Let p be a prime. show that A = {(px,y) : x,y $\in$ $\mathbb Z$ } is a maximal ideal of $\mathbb Z$ x $\mathbb Z$.
I am having trouble showing that A is maximal. To show A is an ideal, first note that $\mathbb Z$ x $\mathbb Z$ is a commutative ring. Let (px,y) $\in$ A and let (a,b) $\in$ $\mathbb Z$ x $\mathbb Z$. Then (px,y)(a,b) = (pxa,yb) $\in$ A. Thus A is an ideal (Is this sufficient?).
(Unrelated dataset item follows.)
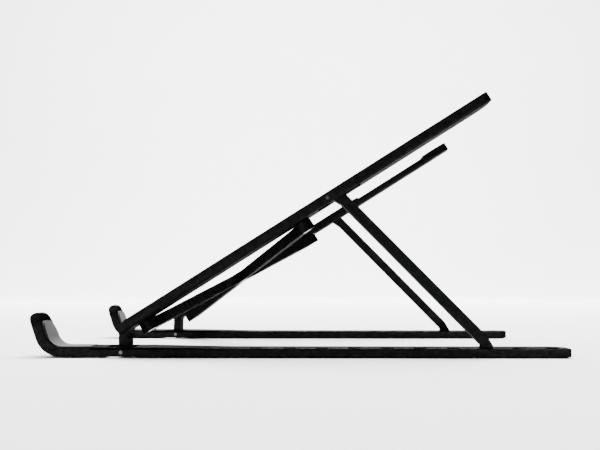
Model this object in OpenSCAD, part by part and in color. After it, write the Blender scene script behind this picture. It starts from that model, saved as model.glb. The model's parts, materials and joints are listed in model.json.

To show A is maximal, I think I could either show that ($\mathbb Z$ x $\mathbb Z$)/A is a field or show that any ideal containing A must equal $\mathbb Z$ x $\mathbb Z$, perhaps by showing a unit must be in in an ideal containing A?. The main trouble I am having is seeing what the cosets from ($\mathbb Z$ x $\mathbb Z$)/A look like. Do I consider possible remainders for each coordinate? Any hints as to either approach or an idea for a different approach are appreciated.
What is the kernel of the homomorphism $f: \mathbb{Z}\times \mathbb{Z} \to\mathbb{Z}/p\mathbb{Z}$ given by $f(s,t) = s\pmod{p}$?